• [Recorded data]
>>>>>

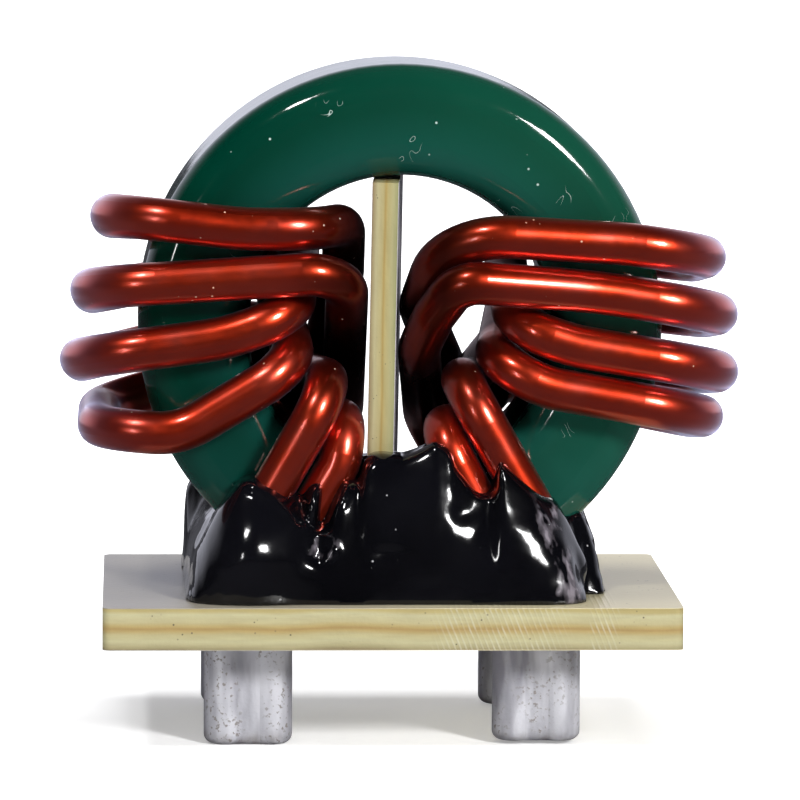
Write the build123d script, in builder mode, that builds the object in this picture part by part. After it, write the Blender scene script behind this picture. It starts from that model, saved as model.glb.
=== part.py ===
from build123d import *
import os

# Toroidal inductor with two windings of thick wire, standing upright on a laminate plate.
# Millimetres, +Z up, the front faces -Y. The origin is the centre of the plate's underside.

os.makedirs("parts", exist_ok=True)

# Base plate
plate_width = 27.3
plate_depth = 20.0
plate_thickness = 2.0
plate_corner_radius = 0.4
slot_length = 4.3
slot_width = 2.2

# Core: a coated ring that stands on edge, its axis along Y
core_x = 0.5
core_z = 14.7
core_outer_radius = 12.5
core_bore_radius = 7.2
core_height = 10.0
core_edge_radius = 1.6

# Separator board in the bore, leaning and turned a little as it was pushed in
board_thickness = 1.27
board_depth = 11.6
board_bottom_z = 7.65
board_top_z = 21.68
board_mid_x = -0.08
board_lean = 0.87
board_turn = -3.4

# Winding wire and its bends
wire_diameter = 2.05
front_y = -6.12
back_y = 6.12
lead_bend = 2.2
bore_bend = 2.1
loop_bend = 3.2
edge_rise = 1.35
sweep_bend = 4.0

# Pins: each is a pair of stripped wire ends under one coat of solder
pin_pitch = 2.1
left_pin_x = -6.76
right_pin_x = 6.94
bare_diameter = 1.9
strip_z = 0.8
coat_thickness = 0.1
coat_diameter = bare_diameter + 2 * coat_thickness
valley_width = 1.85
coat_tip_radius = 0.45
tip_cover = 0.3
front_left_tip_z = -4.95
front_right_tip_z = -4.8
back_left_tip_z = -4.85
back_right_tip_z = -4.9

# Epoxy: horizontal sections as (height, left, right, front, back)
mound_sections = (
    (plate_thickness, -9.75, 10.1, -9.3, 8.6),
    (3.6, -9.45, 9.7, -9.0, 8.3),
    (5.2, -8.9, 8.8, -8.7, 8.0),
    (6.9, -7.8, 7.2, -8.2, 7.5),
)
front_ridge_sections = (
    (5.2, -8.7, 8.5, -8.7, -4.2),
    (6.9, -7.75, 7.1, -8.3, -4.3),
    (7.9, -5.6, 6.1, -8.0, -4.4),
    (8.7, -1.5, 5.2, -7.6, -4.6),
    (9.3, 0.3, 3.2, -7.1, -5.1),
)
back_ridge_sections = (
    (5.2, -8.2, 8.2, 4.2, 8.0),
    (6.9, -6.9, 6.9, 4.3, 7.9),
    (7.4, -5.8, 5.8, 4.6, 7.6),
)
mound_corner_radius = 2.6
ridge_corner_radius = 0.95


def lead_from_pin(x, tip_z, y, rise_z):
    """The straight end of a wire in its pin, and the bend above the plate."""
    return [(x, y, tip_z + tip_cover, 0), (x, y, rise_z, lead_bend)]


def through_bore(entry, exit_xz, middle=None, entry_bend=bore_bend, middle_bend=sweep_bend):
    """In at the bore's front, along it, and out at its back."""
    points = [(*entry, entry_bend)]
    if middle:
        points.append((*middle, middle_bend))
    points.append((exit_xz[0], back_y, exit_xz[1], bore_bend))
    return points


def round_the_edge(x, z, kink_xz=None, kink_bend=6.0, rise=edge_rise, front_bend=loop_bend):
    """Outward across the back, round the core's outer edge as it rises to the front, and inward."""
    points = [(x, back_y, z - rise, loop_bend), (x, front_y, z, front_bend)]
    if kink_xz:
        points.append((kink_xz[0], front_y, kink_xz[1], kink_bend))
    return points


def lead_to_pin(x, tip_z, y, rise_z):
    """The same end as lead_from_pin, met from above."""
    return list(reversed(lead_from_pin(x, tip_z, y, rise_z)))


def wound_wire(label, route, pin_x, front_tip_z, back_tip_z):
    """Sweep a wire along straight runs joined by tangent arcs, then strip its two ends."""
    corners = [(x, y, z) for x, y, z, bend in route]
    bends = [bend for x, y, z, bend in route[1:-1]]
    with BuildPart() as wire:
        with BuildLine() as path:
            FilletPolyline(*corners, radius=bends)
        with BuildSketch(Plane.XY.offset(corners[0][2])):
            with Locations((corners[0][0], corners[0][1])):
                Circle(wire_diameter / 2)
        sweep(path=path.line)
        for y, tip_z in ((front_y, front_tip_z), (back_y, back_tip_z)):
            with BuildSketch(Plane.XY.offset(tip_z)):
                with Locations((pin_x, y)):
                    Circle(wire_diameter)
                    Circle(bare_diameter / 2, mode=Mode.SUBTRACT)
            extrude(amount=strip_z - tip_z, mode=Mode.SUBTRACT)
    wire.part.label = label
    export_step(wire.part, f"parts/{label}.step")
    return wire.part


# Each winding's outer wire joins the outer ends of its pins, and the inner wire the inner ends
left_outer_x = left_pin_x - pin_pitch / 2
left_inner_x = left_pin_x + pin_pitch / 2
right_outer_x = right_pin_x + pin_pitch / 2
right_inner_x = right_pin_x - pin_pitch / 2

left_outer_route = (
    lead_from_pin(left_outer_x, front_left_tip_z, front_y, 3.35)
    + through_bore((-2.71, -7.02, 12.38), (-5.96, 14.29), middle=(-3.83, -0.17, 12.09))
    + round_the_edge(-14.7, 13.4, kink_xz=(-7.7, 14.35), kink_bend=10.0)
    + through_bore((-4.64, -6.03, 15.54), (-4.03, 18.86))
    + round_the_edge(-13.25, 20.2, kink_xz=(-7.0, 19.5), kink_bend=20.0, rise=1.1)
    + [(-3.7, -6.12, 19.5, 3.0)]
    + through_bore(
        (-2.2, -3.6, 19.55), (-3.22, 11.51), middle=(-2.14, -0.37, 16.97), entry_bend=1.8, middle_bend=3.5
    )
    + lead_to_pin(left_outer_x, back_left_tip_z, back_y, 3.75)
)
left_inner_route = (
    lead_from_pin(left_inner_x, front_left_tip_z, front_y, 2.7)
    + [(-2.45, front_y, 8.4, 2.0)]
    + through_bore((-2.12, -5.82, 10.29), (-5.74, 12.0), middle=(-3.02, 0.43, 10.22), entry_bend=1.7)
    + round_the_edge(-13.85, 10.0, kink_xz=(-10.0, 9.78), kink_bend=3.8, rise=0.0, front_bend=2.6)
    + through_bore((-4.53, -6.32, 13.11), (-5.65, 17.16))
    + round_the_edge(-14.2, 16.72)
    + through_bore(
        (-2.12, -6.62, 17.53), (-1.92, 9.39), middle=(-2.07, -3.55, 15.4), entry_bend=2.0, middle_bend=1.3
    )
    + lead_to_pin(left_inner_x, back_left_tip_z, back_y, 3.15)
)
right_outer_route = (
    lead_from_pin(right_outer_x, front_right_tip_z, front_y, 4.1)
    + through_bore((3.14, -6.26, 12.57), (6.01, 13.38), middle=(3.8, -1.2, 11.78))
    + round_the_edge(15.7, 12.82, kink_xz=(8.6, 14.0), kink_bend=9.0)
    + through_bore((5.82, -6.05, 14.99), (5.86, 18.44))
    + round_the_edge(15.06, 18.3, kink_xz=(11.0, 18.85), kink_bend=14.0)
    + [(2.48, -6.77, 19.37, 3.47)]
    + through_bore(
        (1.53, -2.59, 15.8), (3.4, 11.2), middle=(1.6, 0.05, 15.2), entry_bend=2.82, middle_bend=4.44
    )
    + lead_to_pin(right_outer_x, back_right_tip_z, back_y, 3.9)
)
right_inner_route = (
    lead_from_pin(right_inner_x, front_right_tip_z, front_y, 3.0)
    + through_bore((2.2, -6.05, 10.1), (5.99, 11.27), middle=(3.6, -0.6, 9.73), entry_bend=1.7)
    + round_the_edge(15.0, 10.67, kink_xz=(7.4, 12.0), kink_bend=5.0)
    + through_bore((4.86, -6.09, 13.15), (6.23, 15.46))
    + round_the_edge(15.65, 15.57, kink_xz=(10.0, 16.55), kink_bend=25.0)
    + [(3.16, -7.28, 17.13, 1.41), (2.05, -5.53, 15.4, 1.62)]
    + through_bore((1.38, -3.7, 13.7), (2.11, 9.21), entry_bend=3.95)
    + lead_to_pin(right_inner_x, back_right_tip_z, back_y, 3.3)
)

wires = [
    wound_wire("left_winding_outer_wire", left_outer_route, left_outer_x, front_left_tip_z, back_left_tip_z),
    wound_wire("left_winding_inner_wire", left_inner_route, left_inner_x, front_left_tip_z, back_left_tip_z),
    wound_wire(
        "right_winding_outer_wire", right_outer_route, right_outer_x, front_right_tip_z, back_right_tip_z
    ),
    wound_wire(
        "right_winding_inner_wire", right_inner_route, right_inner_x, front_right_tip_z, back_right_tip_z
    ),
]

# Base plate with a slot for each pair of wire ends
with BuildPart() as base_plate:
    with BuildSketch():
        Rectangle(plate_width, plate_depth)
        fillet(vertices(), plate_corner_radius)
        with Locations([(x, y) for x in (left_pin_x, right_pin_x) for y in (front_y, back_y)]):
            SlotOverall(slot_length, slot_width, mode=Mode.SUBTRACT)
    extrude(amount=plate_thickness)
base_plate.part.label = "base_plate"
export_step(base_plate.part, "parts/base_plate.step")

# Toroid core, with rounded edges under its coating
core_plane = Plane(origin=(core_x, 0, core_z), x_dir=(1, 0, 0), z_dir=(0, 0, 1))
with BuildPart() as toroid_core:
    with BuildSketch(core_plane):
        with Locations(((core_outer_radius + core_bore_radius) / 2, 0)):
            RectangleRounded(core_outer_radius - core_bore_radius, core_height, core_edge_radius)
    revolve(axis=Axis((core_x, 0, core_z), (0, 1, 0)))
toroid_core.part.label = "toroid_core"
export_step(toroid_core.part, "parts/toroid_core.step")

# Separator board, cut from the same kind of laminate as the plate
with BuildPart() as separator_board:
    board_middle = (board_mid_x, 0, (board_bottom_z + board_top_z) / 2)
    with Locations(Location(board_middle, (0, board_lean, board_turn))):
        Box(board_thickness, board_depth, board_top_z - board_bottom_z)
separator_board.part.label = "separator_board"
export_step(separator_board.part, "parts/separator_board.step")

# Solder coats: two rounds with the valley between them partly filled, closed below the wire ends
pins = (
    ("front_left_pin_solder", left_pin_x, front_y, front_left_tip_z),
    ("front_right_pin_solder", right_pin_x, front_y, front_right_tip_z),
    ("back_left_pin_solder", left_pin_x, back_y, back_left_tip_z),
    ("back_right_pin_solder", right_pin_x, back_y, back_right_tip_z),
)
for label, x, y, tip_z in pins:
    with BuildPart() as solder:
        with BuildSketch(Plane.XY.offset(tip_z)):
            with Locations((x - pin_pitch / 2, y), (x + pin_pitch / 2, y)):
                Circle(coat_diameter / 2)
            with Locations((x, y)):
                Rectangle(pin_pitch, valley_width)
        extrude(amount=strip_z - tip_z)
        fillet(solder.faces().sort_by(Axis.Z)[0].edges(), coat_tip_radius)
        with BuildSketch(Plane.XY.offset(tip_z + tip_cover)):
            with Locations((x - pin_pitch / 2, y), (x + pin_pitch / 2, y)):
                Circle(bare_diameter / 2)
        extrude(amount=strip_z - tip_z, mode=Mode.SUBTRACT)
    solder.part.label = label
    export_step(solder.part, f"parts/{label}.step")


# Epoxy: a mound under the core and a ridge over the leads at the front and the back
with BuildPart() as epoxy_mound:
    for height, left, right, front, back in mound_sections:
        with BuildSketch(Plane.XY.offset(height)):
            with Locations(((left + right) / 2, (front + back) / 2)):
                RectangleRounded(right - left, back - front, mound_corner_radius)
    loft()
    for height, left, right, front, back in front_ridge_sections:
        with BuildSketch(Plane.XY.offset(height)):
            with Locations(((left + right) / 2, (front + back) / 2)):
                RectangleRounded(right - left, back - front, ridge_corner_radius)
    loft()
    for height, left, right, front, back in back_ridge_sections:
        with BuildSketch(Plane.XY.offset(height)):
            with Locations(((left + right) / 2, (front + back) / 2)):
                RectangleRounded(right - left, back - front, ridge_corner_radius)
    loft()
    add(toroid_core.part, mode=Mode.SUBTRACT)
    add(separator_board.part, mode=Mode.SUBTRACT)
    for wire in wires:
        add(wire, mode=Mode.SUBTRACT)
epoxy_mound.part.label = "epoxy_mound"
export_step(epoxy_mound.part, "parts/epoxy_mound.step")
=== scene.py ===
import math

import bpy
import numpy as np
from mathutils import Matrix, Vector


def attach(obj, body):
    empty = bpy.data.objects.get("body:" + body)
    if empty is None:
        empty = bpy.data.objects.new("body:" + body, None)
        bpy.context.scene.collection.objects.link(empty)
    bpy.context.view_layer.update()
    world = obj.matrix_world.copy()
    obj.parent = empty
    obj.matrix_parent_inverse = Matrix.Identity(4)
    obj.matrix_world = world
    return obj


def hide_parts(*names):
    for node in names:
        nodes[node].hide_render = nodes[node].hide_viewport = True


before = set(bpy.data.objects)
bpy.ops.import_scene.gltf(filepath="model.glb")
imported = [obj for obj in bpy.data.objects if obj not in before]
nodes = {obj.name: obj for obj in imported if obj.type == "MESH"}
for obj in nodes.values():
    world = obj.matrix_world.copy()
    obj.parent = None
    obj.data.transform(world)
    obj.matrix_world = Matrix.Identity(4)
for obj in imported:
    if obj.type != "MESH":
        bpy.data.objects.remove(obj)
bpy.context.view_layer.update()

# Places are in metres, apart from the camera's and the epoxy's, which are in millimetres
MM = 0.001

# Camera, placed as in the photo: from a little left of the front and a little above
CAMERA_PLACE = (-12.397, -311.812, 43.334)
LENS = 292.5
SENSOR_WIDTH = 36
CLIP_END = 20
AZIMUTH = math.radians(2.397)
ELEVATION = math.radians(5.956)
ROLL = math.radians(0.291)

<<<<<

• [Given request] Within the listing above, extract exactly the lines from the line with "add(toroid_core.part, mode=Mode.SUBTRACT)" to the line with "obj.matrix_world = Matrix.Identity(4)", the two named lines included, and no others.

• [Result below]
    add(toroid_core.part, mode=Mode.SUBTRACT)
    add(separator_board.part, mode=Mode.SUBTRACT)
    for wire in wires:
        add(wire, mode=Mode.SUBTRACT)
epoxy_mound.part.label = "epoxy_mound"
export_step(epoxy_mound.part, "parts/epoxy_mound.step")
=== scene.py ===
import math

import bpy
import numpy as np
from mathutils import Matrix, Vector


def attach(obj, body):
    empty = bpy.data.objects.get("body:" + body)
    if empty is None:
        empty = bpy.data.objects.new("body:" + body, None)
        bpy.context.scene.collection.objects.link(empty)
    bpy.context.view_layer.update()
    world = obj.matrix_world.copy()
    obj.parent = empty
    obj.matrix_parent_inverse = Matrix.Identity(4)
    obj.matrix_world = world
    return obj


def hide_parts(*names):
    for node in names:
        nodes[node].hide_render = nodes[node].hide_viewport = True


before = set(bpy.data.objects)
bpy.ops.import_scene.gltf(filepath="model.glb")
imported = [obj for obj in bpy.data.objects if obj not in before]
nodes = {obj.name: obj for obj in imported if obj.type == "MESH"}
for obj in nodes.values():
    world = obj.matrix_world.copy()
    obj.parent = None
    obj.data.transform(world)
    obj.matrix_world = Matrix.Identity(4)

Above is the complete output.